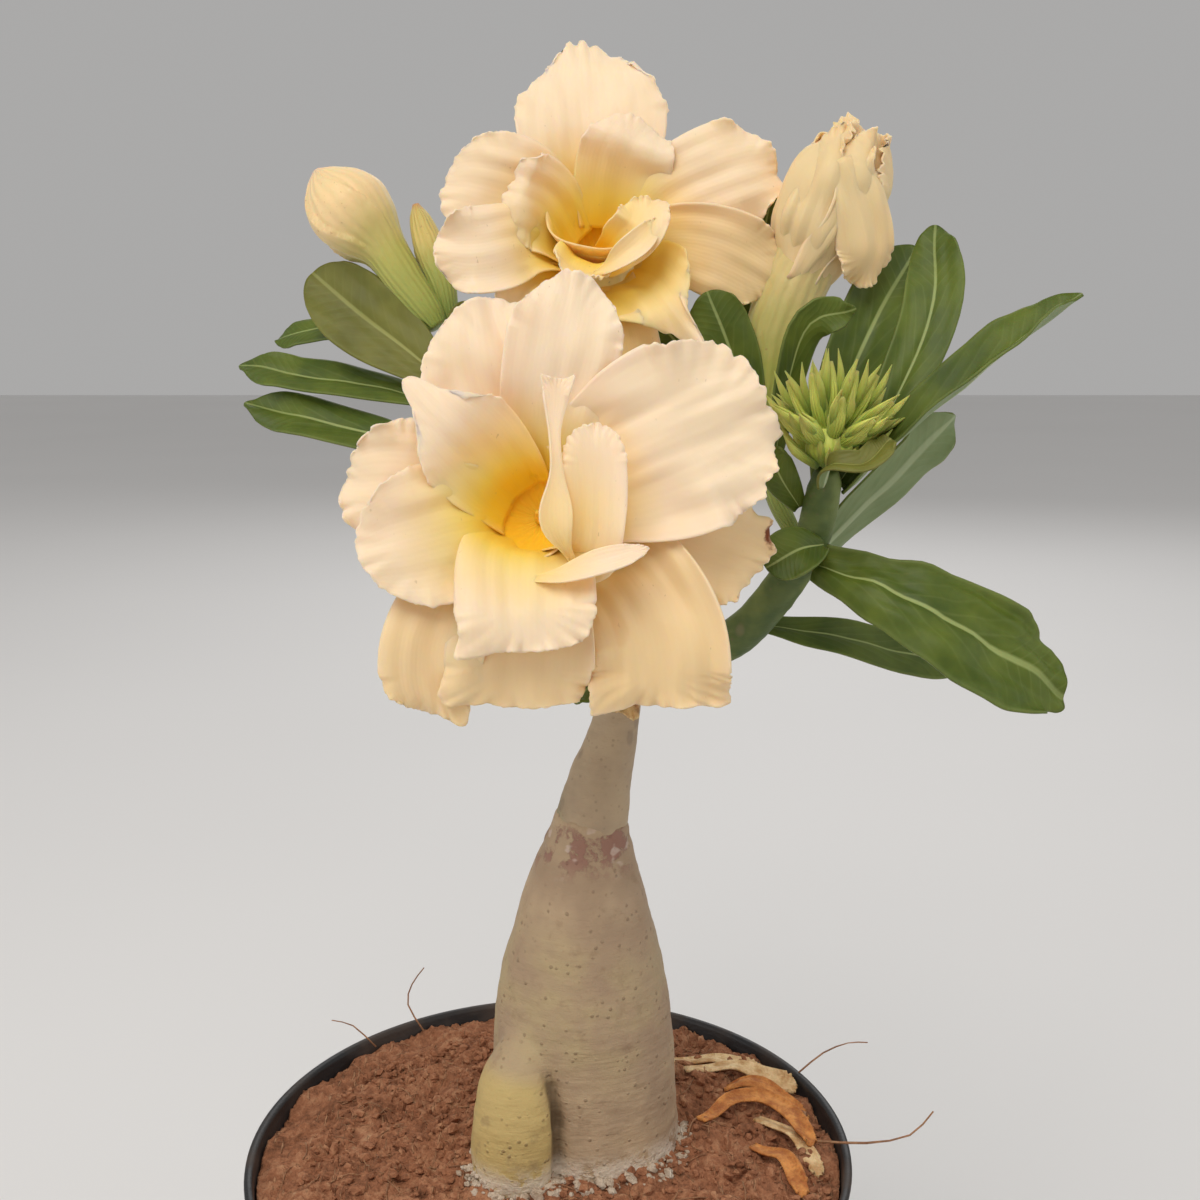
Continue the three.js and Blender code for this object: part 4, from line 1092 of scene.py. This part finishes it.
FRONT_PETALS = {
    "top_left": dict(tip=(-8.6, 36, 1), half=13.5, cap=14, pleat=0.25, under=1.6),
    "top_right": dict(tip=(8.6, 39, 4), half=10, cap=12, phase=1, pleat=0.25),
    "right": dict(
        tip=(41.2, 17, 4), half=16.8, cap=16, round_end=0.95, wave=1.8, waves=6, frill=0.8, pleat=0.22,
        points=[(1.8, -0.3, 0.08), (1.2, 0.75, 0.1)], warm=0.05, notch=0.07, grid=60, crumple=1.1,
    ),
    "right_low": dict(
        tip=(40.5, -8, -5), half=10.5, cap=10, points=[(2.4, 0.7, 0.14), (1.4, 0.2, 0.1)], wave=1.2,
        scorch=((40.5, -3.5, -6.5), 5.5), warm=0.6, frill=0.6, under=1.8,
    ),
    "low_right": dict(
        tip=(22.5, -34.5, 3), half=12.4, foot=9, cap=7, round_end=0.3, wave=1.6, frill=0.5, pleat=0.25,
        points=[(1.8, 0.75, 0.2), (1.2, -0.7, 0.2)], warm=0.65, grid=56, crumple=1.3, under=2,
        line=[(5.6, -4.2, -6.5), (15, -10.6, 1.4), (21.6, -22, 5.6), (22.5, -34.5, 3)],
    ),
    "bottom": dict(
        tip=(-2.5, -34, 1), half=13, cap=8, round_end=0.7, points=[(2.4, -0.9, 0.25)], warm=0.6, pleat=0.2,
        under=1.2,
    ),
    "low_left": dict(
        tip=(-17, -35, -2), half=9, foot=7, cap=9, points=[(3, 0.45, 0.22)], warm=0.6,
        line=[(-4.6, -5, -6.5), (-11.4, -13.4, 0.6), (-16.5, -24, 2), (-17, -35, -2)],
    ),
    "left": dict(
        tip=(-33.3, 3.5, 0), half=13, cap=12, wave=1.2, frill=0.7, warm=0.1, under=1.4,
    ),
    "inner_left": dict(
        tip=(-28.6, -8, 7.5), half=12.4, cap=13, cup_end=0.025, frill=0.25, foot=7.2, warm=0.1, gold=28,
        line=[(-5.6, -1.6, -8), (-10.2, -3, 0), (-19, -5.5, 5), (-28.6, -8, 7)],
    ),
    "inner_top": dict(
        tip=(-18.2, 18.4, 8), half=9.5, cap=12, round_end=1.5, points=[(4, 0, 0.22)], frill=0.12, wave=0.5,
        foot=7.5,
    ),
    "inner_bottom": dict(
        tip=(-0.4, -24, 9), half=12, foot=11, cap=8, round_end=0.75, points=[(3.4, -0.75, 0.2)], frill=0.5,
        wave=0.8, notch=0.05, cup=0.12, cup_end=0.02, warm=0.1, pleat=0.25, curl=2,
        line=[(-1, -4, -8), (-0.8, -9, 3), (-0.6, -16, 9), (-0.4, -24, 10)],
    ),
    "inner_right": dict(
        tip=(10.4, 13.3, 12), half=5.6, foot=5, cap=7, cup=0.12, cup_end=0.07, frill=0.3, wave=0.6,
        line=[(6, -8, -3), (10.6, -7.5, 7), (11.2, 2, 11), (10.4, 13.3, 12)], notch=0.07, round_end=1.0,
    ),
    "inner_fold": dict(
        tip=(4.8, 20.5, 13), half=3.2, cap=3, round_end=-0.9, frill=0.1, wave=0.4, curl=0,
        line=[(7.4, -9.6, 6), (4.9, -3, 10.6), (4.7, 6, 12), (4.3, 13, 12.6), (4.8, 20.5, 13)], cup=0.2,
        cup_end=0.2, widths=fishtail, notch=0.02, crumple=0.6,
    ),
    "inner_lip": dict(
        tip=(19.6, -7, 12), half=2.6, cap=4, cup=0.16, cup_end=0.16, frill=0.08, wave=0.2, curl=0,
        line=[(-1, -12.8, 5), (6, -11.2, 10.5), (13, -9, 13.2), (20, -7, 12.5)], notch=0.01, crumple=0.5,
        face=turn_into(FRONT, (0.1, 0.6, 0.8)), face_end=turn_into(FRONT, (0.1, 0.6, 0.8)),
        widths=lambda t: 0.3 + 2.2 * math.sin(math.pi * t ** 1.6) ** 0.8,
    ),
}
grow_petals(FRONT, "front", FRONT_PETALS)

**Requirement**
Produce an exact copy of the whole listing.

**Finished answer**
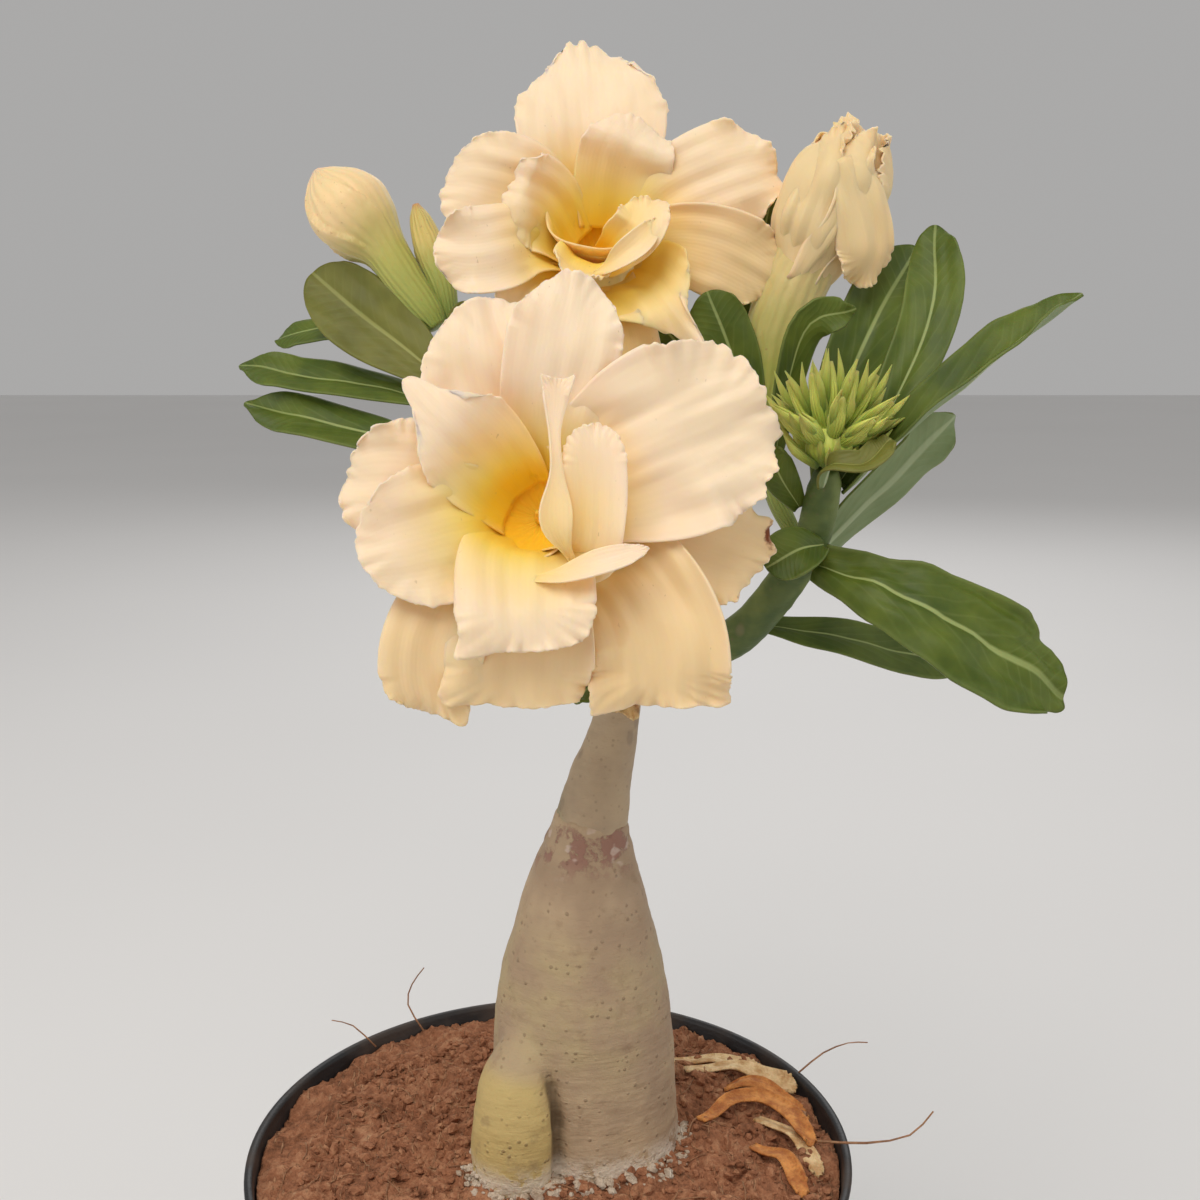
Continue the three.js and Blender code for this object: part 4, from line 1092 of scene.py. This part finishes it.
FRONT_PETALS = {
    "top_left": dict(tip=(-8.6, 36, 1), half=13.5, cap=14, pleat=0.25, under=1.6),
    "top_right": dict(tip=(8.6, 39, 4), half=10, cap=12, phase=1, pleat=0.25),
    "right": dict(
        tip=(41.2, 17, 4), half=16.8, cap=16, round_end=0.95, wave=1.8, waves=6, frill=0.8, pleat=0.22,
        points=[(1.8, -0.3, 0.08), (1.2, 0.75, 0.1)], warm=0.05, notch=0.07, grid=60, crumple=1.1,
    ),
    "right_low": dict(
        tip=(40.5, -8, -5), half=10.5, cap=10, points=[(2.4, 0.7, 0.14), (1.4, 0.2, 0.1)], wave=1.2,
        scorch=((40.5, -3.5, -6.5), 5.5), warm=0.6, frill=0.6, under=1.8,
    ),
    "low_right": dict(
        tip=(22.5, -34.5, 3), half=12.4, foot=9, cap=7, round_end=0.3, wave=1.6, frill=0.5, pleat=0.25,
        points=[(1.8, 0.75, 0.2), (1.2, -0.7, 0.2)], warm=0.65, grid=56, crumple=1.3, under=2,
        line=[(5.6, -4.2, -6.5), (15, -10.6, 1.4), (21.6, -22, 5.6), (22.5, -34.5, 3)],
    ),
    "bottom": dict(
        tip=(-2.5, -34, 1), half=13, cap=8, round_end=0.7, points=[(2.4, -0.9, 0.25)], warm=0.6, pleat=0.2,
        under=1.2,
    ),
    "low_left": dict(
        tip=(-17, -35, -2), half=9, foot=7, cap=9, points=[(3, 0.45, 0.22)], warm=0.6,
        line=[(-4.6, -5, -6.5), (-11.4, -13.4, 0.6), (-16.5, -24, 2), (-17, -35, -2)],
    ),
    "left": dict(
        tip=(-33.3, 3.5, 0), half=13, cap=12, wave=1.2, frill=0.7, warm=0.1, under=1.4,
    ),
    "inner_left": dict(
        tip=(-28.6, -8, 7.5), half=12.4, cap=13, cup_end=0.025, frill=0.25, foot=7.2, warm=0.1, gold=28,
        line=[(-5.6, -1.6, -8), (-10.2, -3, 0), (-19, -5.5, 5), (-28.6, -8, 7)],
    ),
    "inner_top": dict(
        tip=(-18.2, 18.4, 8), half=9.5, cap=12, round_end=1.5, points=[(4, 0, 0.22)], frill=0.12, wave=0.5,
        foot=7.5,
    ),
    "inner_bottom": dict(
        tip=(-0.4, -24, 9), half=12, foot=11, cap=8, round_end=0.75, points=[(3.4, -0.75, 0.2)], frill=0.5,
        wave=0.8, notch=0.05, cup=0.12, cup_end=0.02, warm=0.1, pleat=0.25, curl=2,
        line=[(-1, -4, -8), (-0.8, -9, 3), (-0.6, -16, 9), (-0.4, -24, 10)],
    ),
    "inner_right": dict(
        tip=(10.4, 13.3, 12), half=5.6, foot=5, cap=7, cup=0.12, cup_end=0.07, frill=0.3, wave=0.6,
        line=[(6, -8, -3), (10.6, -7.5, 7), (11.2, 2, 11), (10.4, 13.3, 12)], notch=0.07, round_end=1.0,
    ),
    "inner_fold": dict(
        tip=(4.8, 20.5, 13), half=3.2, cap=3, round_end=-0.9, frill=0.1, wave=0.4, curl=0,
        line=[(7.4, -9.6, 6), (4.9, -3, 10.6), (4.7, 6, 12), (4.3, 13, 12.6), (4.8, 20.5, 13)], cup=0.2,
        cup_end=0.2, widths=fishtail, notch=0.02, crumple=0.6,
    ),
    "inner_lip": dict(
        tip=(19.6, -7, 12), half=2.6, cap=4, cup=0.16, cup_end=0.16, frill=0.08, wave=0.2, curl=0,
        line=[(-1, -12.8, 5), (6, -11.2, 10.5), (13, -9, 13.2), (20, -7, 12.5)], notch=0.01, crumple=0.5,
        face=turn_into(FRONT, (0.1, 0.6, 0.8)), face_end=turn_into(FRONT, (0.1, 0.6, 0.8)),
        widths=lambda t: 0.3 + 2.2 * math.sin(math.pi * t ** 1.6) ** 0.8,
    ),
}
grow_petals(FRONT, "front", FRONT_PETALS)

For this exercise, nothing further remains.